» **COLLECTED MATERIAL**

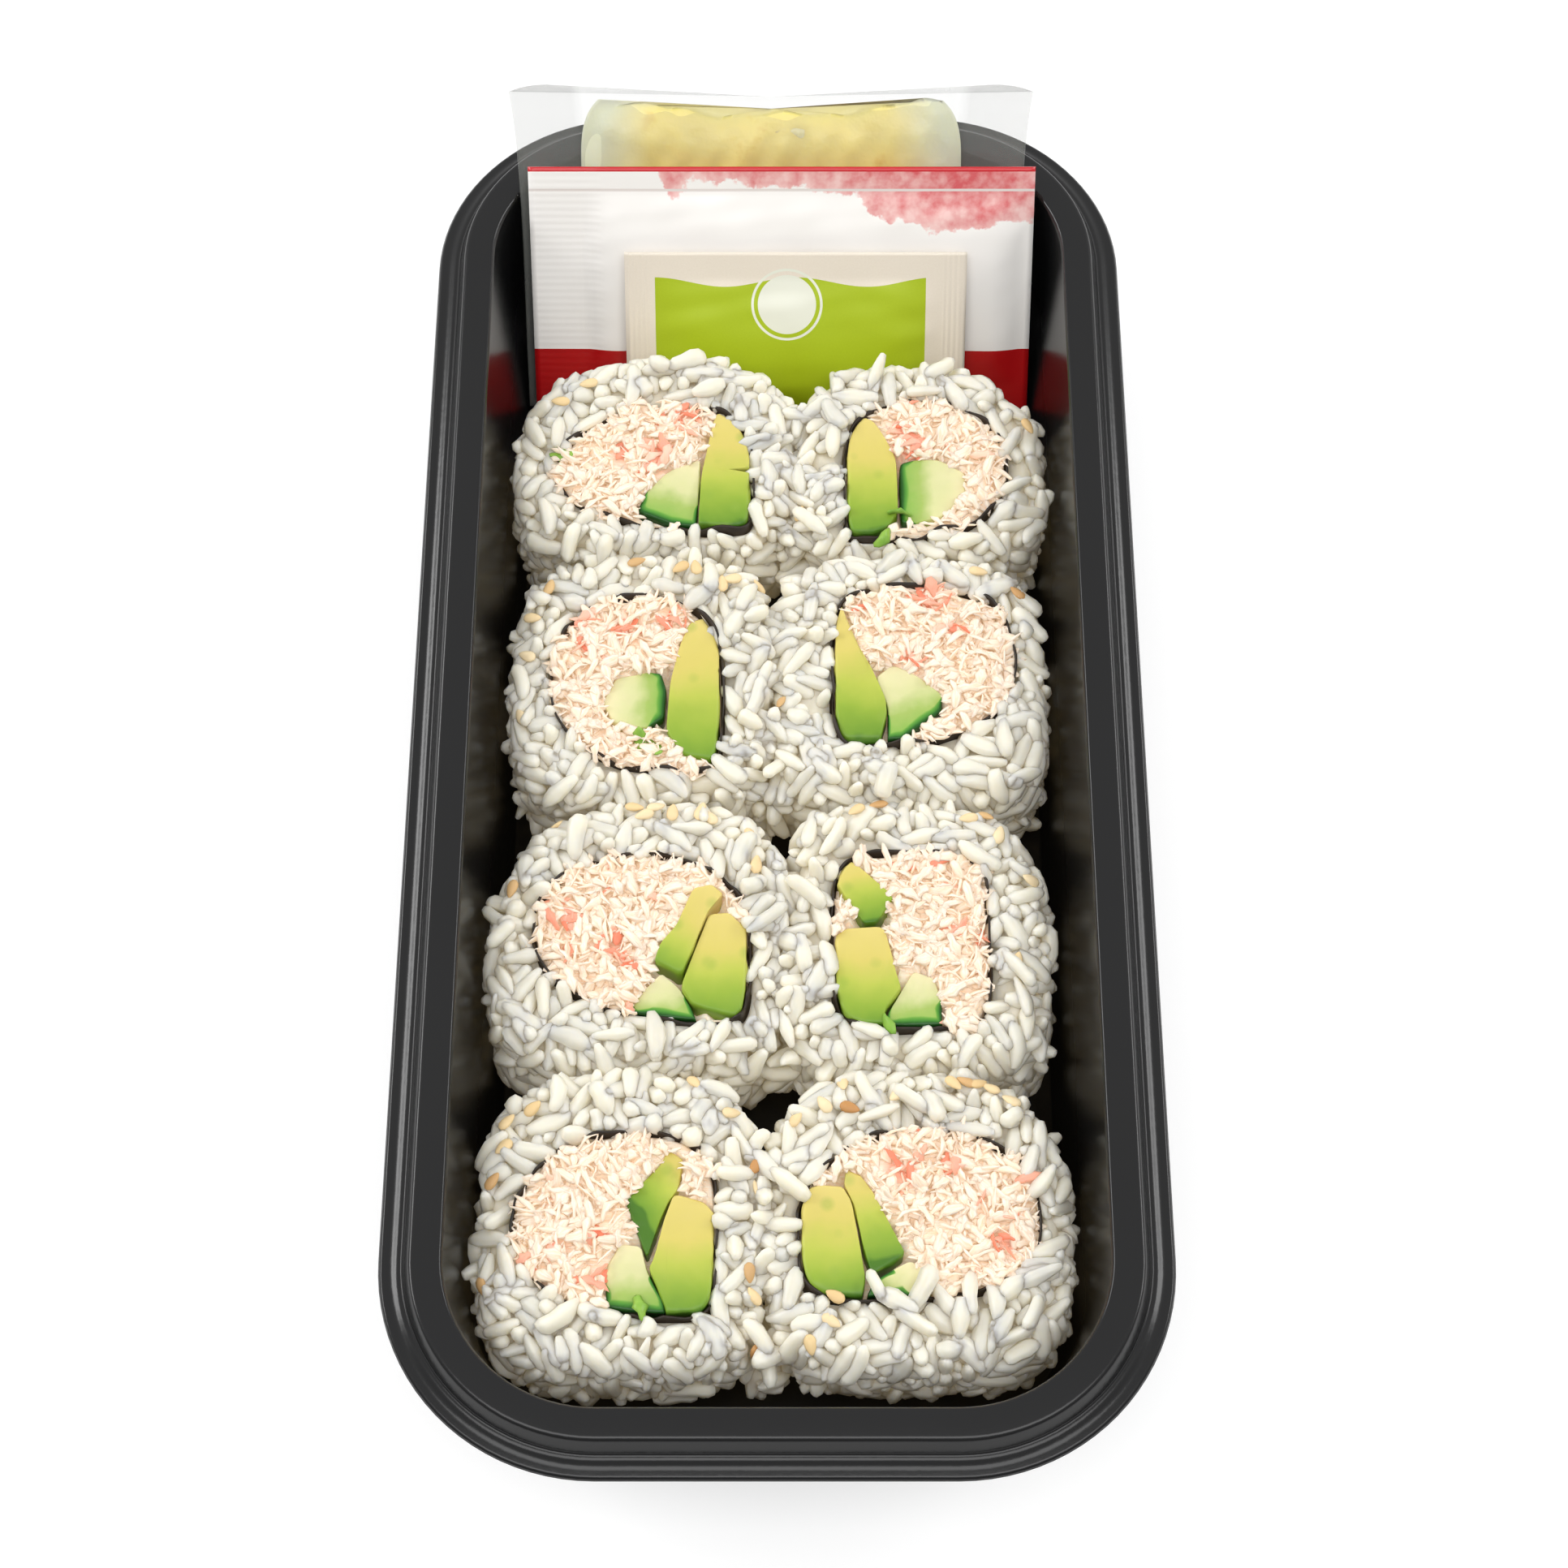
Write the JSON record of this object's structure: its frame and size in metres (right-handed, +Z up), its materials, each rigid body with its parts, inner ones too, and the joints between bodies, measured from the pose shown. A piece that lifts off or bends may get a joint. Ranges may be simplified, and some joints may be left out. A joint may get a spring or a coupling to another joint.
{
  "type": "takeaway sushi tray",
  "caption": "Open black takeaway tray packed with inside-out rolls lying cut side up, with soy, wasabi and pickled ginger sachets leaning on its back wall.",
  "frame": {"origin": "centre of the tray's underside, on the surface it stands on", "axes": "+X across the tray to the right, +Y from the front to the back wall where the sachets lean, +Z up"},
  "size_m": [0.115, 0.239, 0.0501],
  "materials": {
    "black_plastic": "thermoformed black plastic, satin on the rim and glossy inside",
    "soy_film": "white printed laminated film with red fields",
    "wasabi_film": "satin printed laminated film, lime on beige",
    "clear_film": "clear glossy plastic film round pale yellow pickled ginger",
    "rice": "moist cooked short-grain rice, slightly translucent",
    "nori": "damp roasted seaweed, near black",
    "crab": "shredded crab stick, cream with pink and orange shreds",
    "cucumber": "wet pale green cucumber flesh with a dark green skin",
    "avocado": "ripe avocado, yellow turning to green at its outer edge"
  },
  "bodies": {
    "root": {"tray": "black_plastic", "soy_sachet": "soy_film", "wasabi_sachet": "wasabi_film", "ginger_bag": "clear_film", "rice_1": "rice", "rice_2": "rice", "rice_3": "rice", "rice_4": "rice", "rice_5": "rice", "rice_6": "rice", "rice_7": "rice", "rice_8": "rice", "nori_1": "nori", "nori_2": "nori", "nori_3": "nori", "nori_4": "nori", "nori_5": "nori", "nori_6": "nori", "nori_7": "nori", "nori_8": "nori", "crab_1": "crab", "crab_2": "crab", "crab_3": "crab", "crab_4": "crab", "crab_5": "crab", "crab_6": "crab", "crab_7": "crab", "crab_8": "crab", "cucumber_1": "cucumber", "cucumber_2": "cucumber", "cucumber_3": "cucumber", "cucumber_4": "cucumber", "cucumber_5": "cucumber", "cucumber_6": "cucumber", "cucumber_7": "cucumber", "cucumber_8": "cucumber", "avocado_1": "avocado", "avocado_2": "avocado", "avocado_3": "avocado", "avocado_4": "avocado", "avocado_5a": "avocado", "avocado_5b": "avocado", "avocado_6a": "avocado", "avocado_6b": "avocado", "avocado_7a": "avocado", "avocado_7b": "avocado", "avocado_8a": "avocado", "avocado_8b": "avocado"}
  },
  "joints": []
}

» **TASK DIRECTIONS**
Give back all the data exactly as written.

» **FULL RESPONSE**
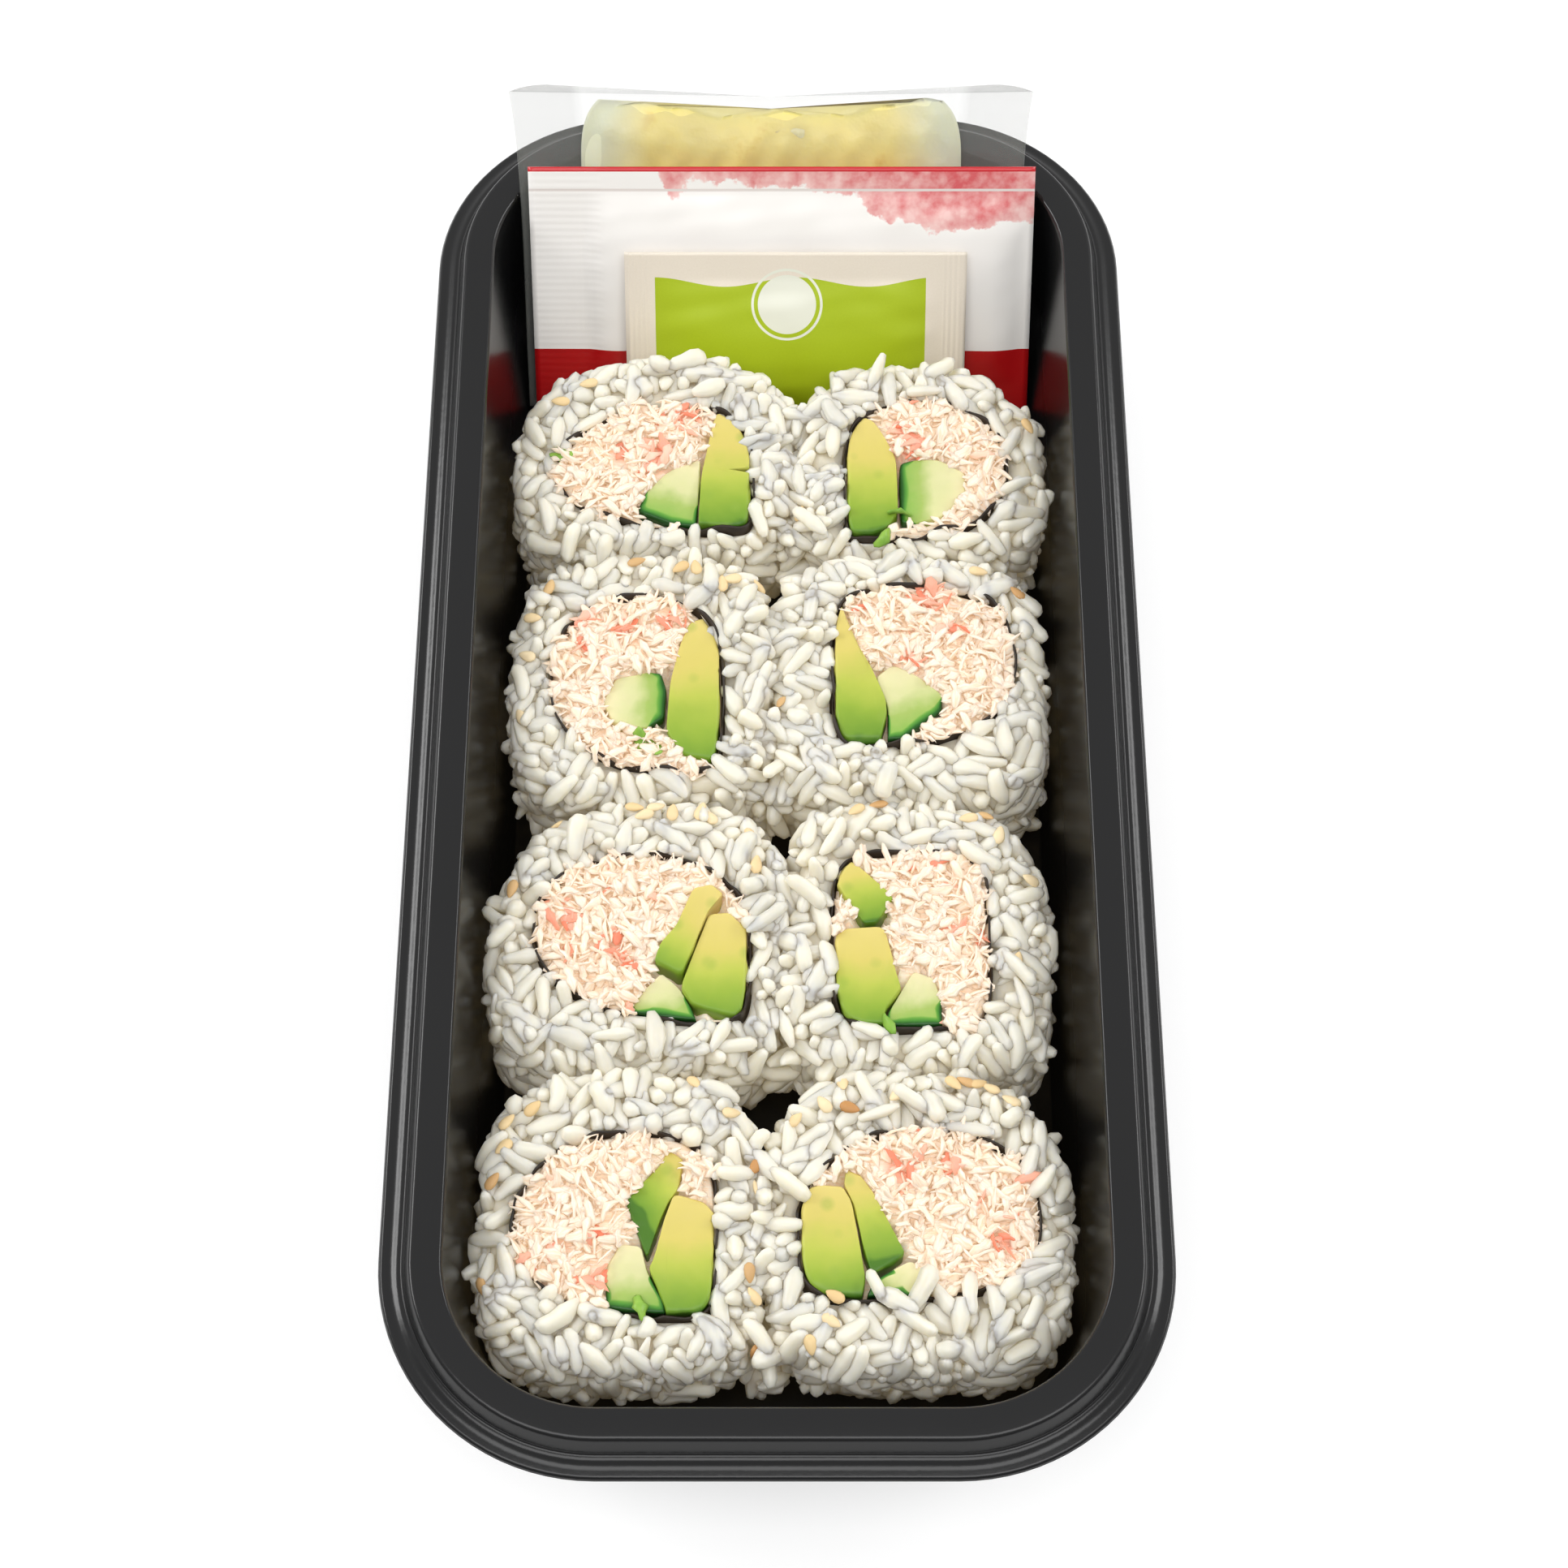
Write the JSON record of this object's structure: its frame and size in metres (right-handed, +Z up), its materials, each rigid body with its parts, inner ones too, and the joints between bodies, measured from the pose shown. A piece that lifts off or bends may get a joint. Ranges may be simplified, and some joints may be left out. A joint may get a spring or a coupling to another joint.
{
  "type": "takeaway sushi tray",
  "caption": "Open black takeaway tray packed with inside-out rolls lying cut side up, with soy, wasabi and pickled ginger sachets leaning on its back wall.",
  "frame": {"origin": "centre of the tray's underside, on the surface it stands on", "axes": "+X across the tray to the right, +Y from the front to the back wall where the sachets lean, +Z up"},
  "size_m": [0.115, 0.239, 0.0501],
  "materials": {
    "black_plastic": "thermoformed black plastic, satin on the rim and glossy inside",
    "soy_film": "white printed laminated film with red fields",
    "wasabi_film": "satin printed laminated film, lime on beige",
    "clear_film": "clear glossy plastic film round pale yellow pickled ginger",
    "rice": "moist cooked short-grain rice, slightly translucent",
    "nori": "damp roasted seaweed, near black",
    "crab": "shredded crab stick, cream with pink and orange shreds",
    "cucumber": "wet pale green cucumber flesh with a dark green skin",
    "avocado": "ripe avocado, yellow turning to green at its outer edge"
  },
  "bodies": {
    "root": {"tray": "black_plastic", "soy_sachet": "soy_film", "wasabi_sachet": "wasabi_film", "ginger_bag": "clear_film", "rice_1": "rice", "rice_2": "rice", "rice_3": "rice", "rice_4": "rice", "rice_5": "rice", "rice_6": "rice", "rice_7": "rice", "rice_8": "rice", "nori_1": "nori", "nori_2": "nori", "nori_3": "nori", "nori_4": "nori", "nori_5": "nori", "nori_6": "nori", "nori_7": "nori", "nori_8": "nori", "crab_1": "crab", "crab_2": "crab", "crab_3": "crab", "crab_4": "crab", "crab_5": "crab", "crab_6": "crab", "crab_7": "crab", "crab_8": "crab", "cucumber_1": "cucumber", "cucumber_2": "cucumber", "cucumber_3": "cucumber", "cucumber_4": "cucumber", "cucumber_5": "cucumber", "cucumber_6": "cucumber", "cucumber_7": "cucumber", "cucumber_8": "cucumber", "avocado_1": "avocado", "avocado_2": "avocado", "avocado_3": "avocado", "avocado_4": "avocado", "avocado_5a": "avocado", "avocado_5b": "avocado", "avocado_6a": "avocado", "avocado_6b": "avocado", "avocado_7a": "avocado", "avocado_7b": "avocado", "avocado_8a": "avocado", "avocado_8b": "avocado"}
  },
  "joints": []
}